Essas grandes discrepâncias, além de levar à exclusão social de enormes segmentos, gerando pobreza e miséria, têm outros efeitos regressivos.
Hoje está acontecendo, em nível internacional, uma explosão de pesquisas sobre desigualdade e crescimento econômico que lançam por terra as teorias mais difundidas.
Estudiosos como Birdsall, Rossi e Sabot provaram, por cálculos econométricos, que a desigualdade obstruiu as possibilidades de crescimento latino-americanas.

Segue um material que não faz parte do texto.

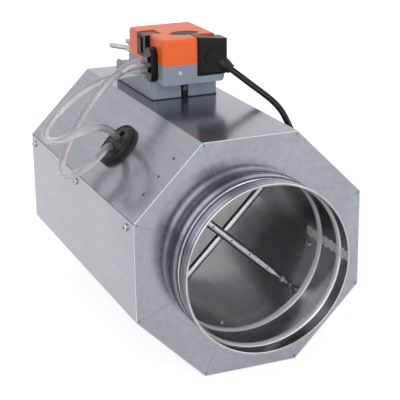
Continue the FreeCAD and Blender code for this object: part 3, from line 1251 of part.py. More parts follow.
def toothed(name, teeth, z, spot, angle):
    """Spur gear body between two heights, with a tooth at the angle given."""
    body = doc.addObject("PartDesign::Body", name)
    pitch = "tooth_module * %s / 2" % teeth
    root = "(%s - 1.25 * tooth_module)" % pitch
    tip = "(%s + 0.9 * tooth_module)" % pitch
    disc = body_sketch(body, "XY_Plane", name + "_root")
    disc.addGeometry(Part.Circle(Vector(), Vector(0, 0, 1), number(root)))
    disc.addConstraint(Sketcher.Constraint("Coincident", 0, 3, -1, 1))
    row = disc.addConstraint(Sketcher.Constraint("Radius", 0, number(root)))
    disc.setExpression("Constraints[%d]" % row, bound(root))
    base = body.newObject("PartDesign::Pad", name + "_disc")
    base.Profile = disc
    bind(base, Length="gear_thickness")
    flank = body_sketch(body, "XY_Plane", name + "_tooth_profile")
    low = "%s * sin(0.3 * 360 deg / %s)" % (root, teeth)
    high = "%s * sin(0.14 * 360 deg / %s)" % (tip, teeth)
    foot = "%s - tooth_module" % root
    outline(flank, [(foot, "-" + low), (root + " * 0.98", "-" + low), (tip, "-" + high), (tip, high),
                    (root + " * 0.98", low), (foot, low)])
    tooth = body.newObject("PartDesign::Pad", name + "_tooth")
    tooth.Profile = flank
    bind(tooth, Length="gear_thickness")
    ring = body.newObject("PartDesign::PolarPattern", name + "_teeth")
    ring.Originals = [tooth]
    ring.Axis = (flank, ["N_Axis"])
    ring.Angle = 360
    ring.Occurrences = int(number(teeth))
    body.Tip = ring
    for sketch in (disc, flank):
        sketch.Visibility = False
    return place(body, spot[0], spot[1], z, Rotation(Vector(0, 0, 1), angle))


def bearing_of(start, end):
    """Angle in degrees of the line from one bound place to another."""
    return math.degrees(math.atan2(number(end[1]) - number(start[1]), number(end[0]) - number(start[0])))


def gear_train():
    """Motor, two stages of gears and the output gear that carries half of the shaft collar."""
    second, first, motor = gear_centres()
    half_gap = 180 / SIZES["small_teeth"]
    levels = [PEDESTAL_TOP + " + housing_wall + seat"]
    for _ in range(2):
        levels.append(levels[-1] + " + gear_thickness + gear_gap")
    upper = levels[2] + " + 1"

    line = bearing_of(SHAFT, second)
    output = toothed("output_teeth", "output_teeth", levels[1], SHAFT, line)
    collar = cylinder("collar_full", "collar_radius", "z", SHAFT,
                      (levels[1] + " + 1", HALF + " + clamp_lift + yoke_half_height"))
    bore = cylinder("collar_bore", "shaft_radius + running", "z", SHAFT, ("0", "2 * across_flats"))
    away = doc.addObject("Part::Box", "collar_cut")
    bind(away, Length="40", Width="40", Height="60")
    turn = Rotation(Vector(0, 0, 1), CLAMP_ANGLE)
    corner = turn.multVec(Vector(-0.5, -20, 0))
    place(away, "%.9f" % corner.x, "shaft_place + %.9f" % corner.y, NOSE_TOP + " - nose_plate - 0.4", turn)
    keep("output_gear", cut("output_gear", fuse("output_blank", output, collar), bore, away))

    for node, spot, low, wheel_low, line_in, line_out in (
            ("second_gear", second, levels[1], levels[0], bearing_of(SHAFT, second),
             bearing_of(second, first)),
            ("first_gear", first, levels[0], upper, bearing_of(second, first), bearing_of(first, motor))):
        small = toothed(node + "_pinion", "small_teeth", low, spot, line_in + 180 + half_gap)
        wheel = toothed(node + "_wheel", "wheel_teeth", wheel_low, spot, line_out)
        hub_top = (upper if wheel_low == upper else levels[1]) + " + gear_thickness"
        hub = cylinder(node + "_hub", "tooth_module * small_teeth / 2 - 1.25 * tooth_module", "z", spot,
                       (levels[0], hub_top))
        hole = cylinder(node + "_hole", "axle_radius + running", "z", spot, ("0", "2 * across_flats"))
        keep(node, cut(node, fuse(node + "_blank", small, wheel, hub), hole))
    pins = [cylinder("axle_pin_%d" % index, "axle_radius", "z", spot,
                     (levels[0] + " - 1.2", upper + " + gear_thickness + 0.6"))
            for index, spot in enumerate((second, first))]
    keep("gear_axles", fuse("gear_axles", *pins))

    drive = toothed("motor_pinion_teeth", "small_teeth", upper, motor,
                    bearing_of(first, motor) + 180 + half_gap)
    spindle = cylinder("motor_spindle", "axle_radius", "z", motor, (upper, MOTOR_LOW + " + 3"))
    keep("motor_pinion", fuse("motor_pinion", drive, spindle))
    can = cylinder("motor_can", "motor_radius", "z", motor, (MOTOR_LOW, MOTOR_LOW + " + motor_height"))
    bearing = cylinder("motor_bearing", "axle_radius + running", "z", motor,
                       (MOTOR_LOW + " - 1", MOTOR_LOW + " + 3.2"))
    keep("motor", cut("motor", can, bearing))


def along(distance, aside="0"):
    """Bound place at a distance from the shaft in the clamp's direction, and to its left."""
    out = (math.cos(math.radians(CLAMP_ANGLE)), math.sin(math.radians(CLAMP_ANGLE)))
    x = "(%s) * %.9f - (%s) * %.9f" % (distance, out[0], aside, out[1])
    y = "shaft_place + (%s) * %.9f + (%s) * %.9f" % (distance, out[1], aside, out[0])
    return x, y


def clamp():
    """U-bolt, toothed yoke and nuts that hold the output gear's collar to the shaft, and the pointer."""
    z = HALF + " + clamp_lift"
    turn = Rotation(Vector(0, 0, 1), CLAMP_ANGLE)
    lie = turn.multiply(AXES["x"])
    ring = doc.addObject("Part::Torus", "bolt_ring")
    bind(ring, Radius1="bolt_spread", Radius2="bolt_radius")
    place(ring, "0", "shaft_place", z)
    behind = doc.addObject("Part::Box", "bolt_half")
    bind(behind, Length="40", Width="80", Height="20")
    corner = turn.multVec(Vector(-40, -40, 0))
    place(behind, "%.9f" % corner.x, "shaft_place + %.9f" % corner.y, z + " - 10", turn)
    legs = []
    holes = []
    nuts = []
    for index, side in enumerate(("bolt_spread", "-bolt_spread")):
        spot = along("0", side)
        leg = doc.addObject("Part::Cylinder", "bolt_leg_%d" % index)
        bind(leg, Radius="bolt_radius", Height="bolt_reach")
        legs.append(place(leg, spot[0], spot[1], z, lie))
        hole = doc.addObject("Part::Cylinder", "yoke_hole_%d" % index)
        bind(hole, Radius="bolt_radius + running", Height="bolt_reach")
        holes.append(place(hole, spot[0], spot[1], z, lie))
        nut = doc.addObject("Part::Prism", "nut_blank_%d" % index)
        nut.Polygon = 6
        bind(nut, Circumradius="nut_width / 2 * %.9f" % (1 / math.cos(math.radians(30))),
             Height="nut_height")
        spot = along("yoke_reach + seat", side)
        place(nut, spot[0], spot[1], z, lie)
        nuts.append(cut("nut_%d" % index, nut, hole))
    keep("clamp_u_bolt", fuse("clamp_u_bolt", common("bolt_bend", ring, behind), *legs))
    keep("clamp_nuts", fuse("clamp_nuts", *nuts))

    block = doc.addObject("Part::Box", "yoke_block")
    bind(block, Length="yoke_reach - 2", Width="2 * yoke_half_width", Height="2 * yoke_half_height")
    spot = along("2", "-yoke_half_width")
    place(block, spot[0], spot[1], z + " - yoke_half_height", turn)
    vee = doc.addObject("Part::Box", "yoke_vee")
    bind(vee, Length="30", Width="30", Height="30")
    spot = along("(shaft_radius + running) * %.9f" % math.sqrt(2))
    place(vee, spot[0], spot[1], z + " - 15", Rotation(Vector(0, 0, 1), CLAMP_ANGLE + 135))
    keep("clamp_yoke", cut("clamp_yoke", block, vee, *holes))

    low = z + " + yoke_half_height + seat"
    plate = cylinder("pointer_plate", "collar_radius", "z", SHAFT, (low, low + " + pointer_thickness"))
    finger = doc.addObject("Part::Box", "pointer_finger")
    bind(finger, Length="bolt_reach * 0.55", Width="5", Height="pointer_thickness")
    spot = along("0", "-2.5")
    place(finger, spot[0], spot[1], low, turn)
    bore = cylinder("pointer_bore", "shaft_radius + running", "z", SHAFT, ("0", "2 * across_flats"))
    keep("position_pointer", cut("position_pointer", fuse("pointer_blank", plate, finger), bore))


def electronics():
    """Circuit board and the pressure sensor that the nipples lead to."""
    low = SPLIT + " + board_lift"
    board = box("board_blank", ("-front_left + housing_wall + 0.6", "1"),
                ("housing_front + housing_wall + 2", "inlay_front - seat - housing_wall - 1"),
                (low, low + " + board_thickness"))
    chip = box("board_chip", ("-9", "-1"), ("housing_front + 12", "housing_front + 20"),
               (low, low + " + board_thickness + 1.6"))
    keep("circuit_board", fuse("circuit_board", board, chip))
    keep("pressure_sensor", box("pressure_sensor", ("-front_left + housing_wall + 1.3", "-12"),
                                ("port_place - 7", "port_place + 6.5"), (PEDESTAL_TOP + " + 9", low)))


def finish():
    """Check every object and write each sub-part to its own file."""
    doc.recompute()
    bad = [item.Name for item in doc.Objects if "Invalid" in item.State or "Error" in item.State]
    for node, piece in NODES:
        if piece.Shape.isNull() or not piece.Shape.isValid() or not piece.Shape.Solids:
            bad.append(node)
    if bad:
        raise RuntimeError("not built: " + ", ".join(bad))
    os.makedirs("parts", exist_ok=True)
    for node, piece in NODES:
        piece.Shape.exportStep(os.path.join("parts", node + ".step"))
        print(node, len(piece.Shape.Solids), round(piece.Shape.Volume, 1))


casing()
insulation()
duct()
measuring_cross()
damper()
hoses()
pedestal()
actuator_housing()
cable_and_ports()
gear_train()
clamp()
electronics()
finish()
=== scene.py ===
"""Looks of a variable air volume box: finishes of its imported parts, its hoses, cable and fine details."""

from __future__ import annotations

import logging
import math
from dataclasses import dataclass
from enum import Enum

import bmesh
import bpy
from mathutils import Matrix, Vector

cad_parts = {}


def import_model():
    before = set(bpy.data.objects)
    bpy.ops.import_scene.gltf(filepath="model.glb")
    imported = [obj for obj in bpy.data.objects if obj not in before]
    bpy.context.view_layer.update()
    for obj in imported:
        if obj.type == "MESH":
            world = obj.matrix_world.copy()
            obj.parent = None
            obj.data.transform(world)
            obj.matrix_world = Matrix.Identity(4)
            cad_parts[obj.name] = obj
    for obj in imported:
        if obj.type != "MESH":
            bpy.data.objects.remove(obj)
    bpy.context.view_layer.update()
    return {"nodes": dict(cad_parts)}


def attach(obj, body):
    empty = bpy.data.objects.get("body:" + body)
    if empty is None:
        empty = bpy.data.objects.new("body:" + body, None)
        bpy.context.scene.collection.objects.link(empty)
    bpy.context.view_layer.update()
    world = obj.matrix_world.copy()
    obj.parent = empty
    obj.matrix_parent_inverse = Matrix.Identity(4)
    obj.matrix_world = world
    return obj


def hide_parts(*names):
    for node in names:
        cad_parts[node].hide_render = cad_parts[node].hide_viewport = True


LOG = logging.getLogger("vav_box")
MM = 0.001
MERGE_REACH = 1e-7
ORIGIN = Vector()
DUCT_AXIS = Vector((0.0, 1.0, 0.0))
CORNERS = 8
HALF_CORNER = math.pi / CORNERS
SMOOTH_LIMIT = math.radians(30.0)
ALIGNED = 0.99
EVEN = (1.0, 1.0, 1.0)
WHITE = (1.0, 1.0, 1.0)
Colour = tuple[float, float, float]
Point = tuple[float, float, float]
Span = tuple[float, float]
Socket = bpy.types.NodeSocket
Tree = bpy.types.NodeTree
Piece = bpy.types.Object
Shape = bmesh.types.BMesh


class Body(str, Enum):
    """Rigid bodies of the part that new pieces ride on."""

    BOX = "box"
    DAMPER = "damper"


class Coat(Enum):
    """Kinds of surface effect that a finish can carry."""

    ZINC = "zinc_coat"
    GRAIN = "mould_grain"
    WOOL = "wool_fibre"
    BRUSHED = "brushed_metal"


def opaque(colour: Colour) -> tuple[float, float, float, float]:
    """Colour with full alpha."""
    return (*colour, 1.0)


def fill(node: bpy.types.Node, **values: object) -> None:
    """Give inputs of a node their values; an underscore stands for a space in a name."""
    for label, value in values.items():
        node.inputs[label.replace("_", " ")].default_value = value


def feed(tree: Tree, node: bpy.types.Node, *sources: Socket) -> None:
    """Link sockets to the first inputs of a node, in their order."""
    for source, target in zip(sources, node.inputs):
        tree.links.new(source, target)


def coated(name: str) -> tuple[bpy.types.Material, Tree, bpy.types.Node]:
    """New material, with its node tree and its main shader."""
    material = bpy.data.materials.new(name)
    material.use_nodes = True
    return material, material.node_tree, material.node_tree.nodes["Principled BSDF"]


def placed(name: str, data: bpy.types.ID) -> Piece:
    """New object of the scene that shows some data."""
    made = bpy.data.objects.new(name, data)
    bpy.context.scene.collection.objects.link(made)
    return made


# ---------- shader groups


@dataclass(frozen=True)
class Noise:
    """Noise over a surface: its stretch, scale and detail, the span of it that counts, and its weight."""

    stretch: Point
    scale: float
    detail: float
    span: Span = (0.3, 0.7)
    weight: float = 1.0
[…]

Analisando os "tigres asiáticos" e a América Latina nos últimos 40 anos, demonstraram que, nos primeiros, houve uma diminuição contínua das desigualdades, crucial para a obtenção de altas taxas de crescimento econômico. Na região latino-americana, nesse mesmo período, a desigualdade aumentou, com prejuízos para o crescimento.

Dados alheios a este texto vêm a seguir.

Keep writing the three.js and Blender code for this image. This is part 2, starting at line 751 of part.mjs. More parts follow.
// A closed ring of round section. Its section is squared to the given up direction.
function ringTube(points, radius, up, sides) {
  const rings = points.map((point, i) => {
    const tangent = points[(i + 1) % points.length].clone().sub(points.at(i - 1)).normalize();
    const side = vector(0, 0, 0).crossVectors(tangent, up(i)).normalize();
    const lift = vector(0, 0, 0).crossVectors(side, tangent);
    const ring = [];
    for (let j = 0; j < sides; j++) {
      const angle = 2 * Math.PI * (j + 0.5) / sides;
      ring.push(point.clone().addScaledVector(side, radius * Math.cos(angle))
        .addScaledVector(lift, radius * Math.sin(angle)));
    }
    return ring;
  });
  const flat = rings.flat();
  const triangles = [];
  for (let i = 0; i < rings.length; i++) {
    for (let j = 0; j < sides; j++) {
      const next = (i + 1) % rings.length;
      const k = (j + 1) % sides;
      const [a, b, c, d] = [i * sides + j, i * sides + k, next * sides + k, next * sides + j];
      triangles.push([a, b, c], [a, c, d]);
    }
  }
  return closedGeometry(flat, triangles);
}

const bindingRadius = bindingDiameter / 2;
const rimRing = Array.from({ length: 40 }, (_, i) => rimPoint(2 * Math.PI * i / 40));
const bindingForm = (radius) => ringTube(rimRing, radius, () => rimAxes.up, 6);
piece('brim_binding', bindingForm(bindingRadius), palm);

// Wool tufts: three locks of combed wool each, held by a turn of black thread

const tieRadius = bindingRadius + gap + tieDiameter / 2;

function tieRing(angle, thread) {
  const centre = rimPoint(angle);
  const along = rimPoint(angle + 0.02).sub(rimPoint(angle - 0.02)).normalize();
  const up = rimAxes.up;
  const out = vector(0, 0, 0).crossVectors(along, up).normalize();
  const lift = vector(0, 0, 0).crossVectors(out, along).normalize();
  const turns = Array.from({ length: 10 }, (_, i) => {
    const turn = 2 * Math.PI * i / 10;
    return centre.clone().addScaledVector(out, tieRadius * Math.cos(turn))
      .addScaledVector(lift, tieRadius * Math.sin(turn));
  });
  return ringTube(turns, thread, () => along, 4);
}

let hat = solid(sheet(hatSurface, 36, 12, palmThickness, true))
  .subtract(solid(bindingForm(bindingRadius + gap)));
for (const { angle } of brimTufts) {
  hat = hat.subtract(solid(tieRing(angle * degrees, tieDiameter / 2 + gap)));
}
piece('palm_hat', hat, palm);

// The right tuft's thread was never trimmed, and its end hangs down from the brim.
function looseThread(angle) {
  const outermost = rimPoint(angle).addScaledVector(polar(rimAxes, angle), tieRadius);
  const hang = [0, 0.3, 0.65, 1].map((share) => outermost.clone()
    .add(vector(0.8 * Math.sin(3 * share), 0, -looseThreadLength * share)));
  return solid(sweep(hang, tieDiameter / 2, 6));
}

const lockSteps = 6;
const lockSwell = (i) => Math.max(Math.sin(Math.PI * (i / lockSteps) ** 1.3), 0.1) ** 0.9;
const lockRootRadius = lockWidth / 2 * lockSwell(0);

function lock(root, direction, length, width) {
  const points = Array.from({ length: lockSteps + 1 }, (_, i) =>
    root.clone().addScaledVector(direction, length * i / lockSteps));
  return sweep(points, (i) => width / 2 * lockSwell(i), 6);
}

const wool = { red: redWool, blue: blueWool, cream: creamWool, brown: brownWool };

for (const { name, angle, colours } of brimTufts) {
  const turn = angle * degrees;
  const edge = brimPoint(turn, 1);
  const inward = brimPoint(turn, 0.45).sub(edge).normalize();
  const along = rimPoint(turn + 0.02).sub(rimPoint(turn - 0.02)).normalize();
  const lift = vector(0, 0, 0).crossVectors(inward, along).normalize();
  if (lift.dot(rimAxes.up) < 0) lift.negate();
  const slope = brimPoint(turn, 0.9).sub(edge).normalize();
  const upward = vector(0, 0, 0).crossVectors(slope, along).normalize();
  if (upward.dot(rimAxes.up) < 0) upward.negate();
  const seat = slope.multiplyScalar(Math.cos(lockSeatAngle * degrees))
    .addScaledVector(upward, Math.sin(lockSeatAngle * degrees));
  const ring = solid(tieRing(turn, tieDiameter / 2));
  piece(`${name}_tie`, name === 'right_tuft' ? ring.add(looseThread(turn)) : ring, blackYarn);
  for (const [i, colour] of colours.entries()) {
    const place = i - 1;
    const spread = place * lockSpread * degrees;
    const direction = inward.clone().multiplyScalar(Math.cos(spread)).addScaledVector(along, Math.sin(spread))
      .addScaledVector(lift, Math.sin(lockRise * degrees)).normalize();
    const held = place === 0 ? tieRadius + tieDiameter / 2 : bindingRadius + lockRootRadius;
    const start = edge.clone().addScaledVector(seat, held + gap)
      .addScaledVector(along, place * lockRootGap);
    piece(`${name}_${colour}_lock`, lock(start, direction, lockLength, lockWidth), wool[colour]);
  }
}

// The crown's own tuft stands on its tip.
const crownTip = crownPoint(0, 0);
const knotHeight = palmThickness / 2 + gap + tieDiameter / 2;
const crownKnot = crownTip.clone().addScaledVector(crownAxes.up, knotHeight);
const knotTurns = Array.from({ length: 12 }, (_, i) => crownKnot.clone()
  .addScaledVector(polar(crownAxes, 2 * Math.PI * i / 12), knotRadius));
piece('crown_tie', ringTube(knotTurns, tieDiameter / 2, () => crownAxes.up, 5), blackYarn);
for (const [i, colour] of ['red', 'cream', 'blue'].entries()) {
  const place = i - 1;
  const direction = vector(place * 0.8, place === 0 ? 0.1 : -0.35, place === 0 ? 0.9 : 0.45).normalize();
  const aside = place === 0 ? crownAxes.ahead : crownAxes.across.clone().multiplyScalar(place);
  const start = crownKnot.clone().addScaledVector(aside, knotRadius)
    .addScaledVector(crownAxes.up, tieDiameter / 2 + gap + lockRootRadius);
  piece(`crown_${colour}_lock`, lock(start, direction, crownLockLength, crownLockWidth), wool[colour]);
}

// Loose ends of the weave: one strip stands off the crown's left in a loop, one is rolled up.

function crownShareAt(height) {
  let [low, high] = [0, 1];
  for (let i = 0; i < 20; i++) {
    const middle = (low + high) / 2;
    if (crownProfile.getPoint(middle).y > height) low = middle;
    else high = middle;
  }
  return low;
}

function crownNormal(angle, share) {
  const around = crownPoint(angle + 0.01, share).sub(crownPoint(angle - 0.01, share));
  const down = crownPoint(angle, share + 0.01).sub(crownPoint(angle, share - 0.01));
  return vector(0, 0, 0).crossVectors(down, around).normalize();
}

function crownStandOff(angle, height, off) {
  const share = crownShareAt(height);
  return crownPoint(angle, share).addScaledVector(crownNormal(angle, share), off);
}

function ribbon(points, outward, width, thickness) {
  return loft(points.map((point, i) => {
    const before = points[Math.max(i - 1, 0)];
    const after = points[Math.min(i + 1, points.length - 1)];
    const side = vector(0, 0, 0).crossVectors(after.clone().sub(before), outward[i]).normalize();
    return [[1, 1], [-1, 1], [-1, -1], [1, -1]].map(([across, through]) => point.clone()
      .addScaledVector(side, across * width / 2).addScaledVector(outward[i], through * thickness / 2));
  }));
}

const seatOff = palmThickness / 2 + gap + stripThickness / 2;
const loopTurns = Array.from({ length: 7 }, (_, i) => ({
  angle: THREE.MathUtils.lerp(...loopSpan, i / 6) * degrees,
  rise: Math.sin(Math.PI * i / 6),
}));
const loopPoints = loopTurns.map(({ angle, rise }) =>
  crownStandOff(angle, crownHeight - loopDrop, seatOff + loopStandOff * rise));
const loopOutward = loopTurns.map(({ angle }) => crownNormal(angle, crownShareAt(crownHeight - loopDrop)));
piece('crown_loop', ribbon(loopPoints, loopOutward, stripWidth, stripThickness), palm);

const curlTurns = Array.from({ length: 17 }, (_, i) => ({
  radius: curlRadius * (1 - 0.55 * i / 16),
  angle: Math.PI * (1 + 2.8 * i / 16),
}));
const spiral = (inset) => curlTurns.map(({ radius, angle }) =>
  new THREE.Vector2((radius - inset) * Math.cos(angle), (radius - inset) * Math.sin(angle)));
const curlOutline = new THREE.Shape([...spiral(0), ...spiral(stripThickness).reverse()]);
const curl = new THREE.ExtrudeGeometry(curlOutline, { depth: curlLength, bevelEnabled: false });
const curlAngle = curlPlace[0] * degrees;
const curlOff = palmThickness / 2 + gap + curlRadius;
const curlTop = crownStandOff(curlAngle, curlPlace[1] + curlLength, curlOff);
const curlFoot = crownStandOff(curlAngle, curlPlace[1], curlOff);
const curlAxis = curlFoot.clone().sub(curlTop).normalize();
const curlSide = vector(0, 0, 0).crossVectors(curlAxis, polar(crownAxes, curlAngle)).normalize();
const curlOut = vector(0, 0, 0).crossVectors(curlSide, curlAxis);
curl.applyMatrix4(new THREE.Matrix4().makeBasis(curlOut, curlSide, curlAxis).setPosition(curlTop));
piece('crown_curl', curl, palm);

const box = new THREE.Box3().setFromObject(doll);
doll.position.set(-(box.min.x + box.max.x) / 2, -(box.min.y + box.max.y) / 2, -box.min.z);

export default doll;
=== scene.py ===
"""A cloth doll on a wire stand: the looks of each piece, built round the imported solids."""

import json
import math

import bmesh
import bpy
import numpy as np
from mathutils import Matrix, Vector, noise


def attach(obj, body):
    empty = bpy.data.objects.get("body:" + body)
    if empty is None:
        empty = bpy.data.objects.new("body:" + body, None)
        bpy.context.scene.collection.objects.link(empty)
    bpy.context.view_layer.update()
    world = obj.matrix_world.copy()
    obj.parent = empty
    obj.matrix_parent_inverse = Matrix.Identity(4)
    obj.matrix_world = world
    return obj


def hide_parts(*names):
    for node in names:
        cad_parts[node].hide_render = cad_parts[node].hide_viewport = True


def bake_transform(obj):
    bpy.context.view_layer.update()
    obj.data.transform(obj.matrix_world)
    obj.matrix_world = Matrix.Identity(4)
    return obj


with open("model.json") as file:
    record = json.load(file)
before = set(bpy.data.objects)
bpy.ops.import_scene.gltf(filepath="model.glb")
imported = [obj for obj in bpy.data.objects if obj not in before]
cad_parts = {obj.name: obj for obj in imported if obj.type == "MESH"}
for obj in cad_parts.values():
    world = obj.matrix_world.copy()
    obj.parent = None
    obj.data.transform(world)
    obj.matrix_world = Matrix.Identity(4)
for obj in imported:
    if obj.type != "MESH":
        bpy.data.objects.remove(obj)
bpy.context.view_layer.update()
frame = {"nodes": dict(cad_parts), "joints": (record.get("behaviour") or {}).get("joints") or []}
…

Benabou enumera 13 estudos de campo recentes que indicam os efeitos negativos da desigualdade sobre o crescimento. Ravallion (Banco Mundial, 97) conclui que, se a desigualdade é alta mesmo quando há condições favoráveis ao crescimento, este não se produzirá, e será muito difícil reduzir a pobreza.

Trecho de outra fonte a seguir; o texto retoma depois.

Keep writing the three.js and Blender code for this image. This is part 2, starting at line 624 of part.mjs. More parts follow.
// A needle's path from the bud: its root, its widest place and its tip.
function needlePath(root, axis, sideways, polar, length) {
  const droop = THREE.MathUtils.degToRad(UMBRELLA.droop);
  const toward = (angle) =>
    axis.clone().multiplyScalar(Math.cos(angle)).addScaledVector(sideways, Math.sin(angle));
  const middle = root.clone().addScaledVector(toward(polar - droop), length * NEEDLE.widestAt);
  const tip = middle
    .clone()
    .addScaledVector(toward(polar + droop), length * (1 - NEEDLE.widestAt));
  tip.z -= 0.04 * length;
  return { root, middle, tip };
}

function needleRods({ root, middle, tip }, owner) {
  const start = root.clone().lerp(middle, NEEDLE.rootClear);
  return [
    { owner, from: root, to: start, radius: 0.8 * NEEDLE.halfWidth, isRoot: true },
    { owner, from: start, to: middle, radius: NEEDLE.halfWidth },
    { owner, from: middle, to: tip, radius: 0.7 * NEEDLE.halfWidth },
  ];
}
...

Deininger e Squire (Banco Mundial, 96) mostram como grandes desigualdades na distribuição do ativo terra levam a taxas de crescimento muito baixas. Birdsall e Londoño ("American Economic Review", 97) assinalam que "uma distribuição desigual de ativos, especialmente do capital humano, afeta o crescimento em geral".
Todos esses novos estudos coincidem no seguinte ponto: estava errada a teoria que estabelecia que, se havia desigualdade, haveria acumulação, poupança e investimento e, depois, tudo melhoraria.
Joseph Stiglitz, ex-chefe da assessoria econômica do presidente dos EUA, Bill Clinton, sustenta que essas premissas são falsas e salienta: "Há relações positivas entre crescimento e igualdade".
Numerosas pesquisas recentes mostram que o aumento da igualdade favorece a estabilidade política e macroeconômica, é decisivo para que um país atraia novas tecnologias (por requerer mão-de-obra qualificada) e pode ampliar a poupança interna, além de muitos outros efeitos positivos.
Birdsall, Pinckney e Sabot (BID, 96) ressaltam que suas análises de poupança e investimento "sugerem que os pobres podem ser um motor do crescimento". Também destacam que assegurar o crescimento a partir "de baixo" (melhorando as condições dos setores desfavorecidos) "não é uma questão de altruísmo, e sim de auto-interesse inteligente".
Birdsall considera ser possível "que as taxas de crescimento da América Latina não ultrapassem 3% ou 4% se não contarem com a participação e a contribuição de metade da população, incluída nos estratos de renda mais baixa".
Essas conclusões indicam que a redução das desigualdades, além de ser fundamental para uma sociedade e básica para uma democracia, é estratégica para a obtenção de desenvolvimento real e sustentado.
Ela contrasta com as características da América Latina como região mais desigual do mundo e com as tendências ao agravamento dessas desigualdades no subcontinente.
O tema da desigualdade não pode continuar sendo marginalizado ou escondido. Deve, ao contrário, colocar-se no centro dos debates sobre desenvolvimento.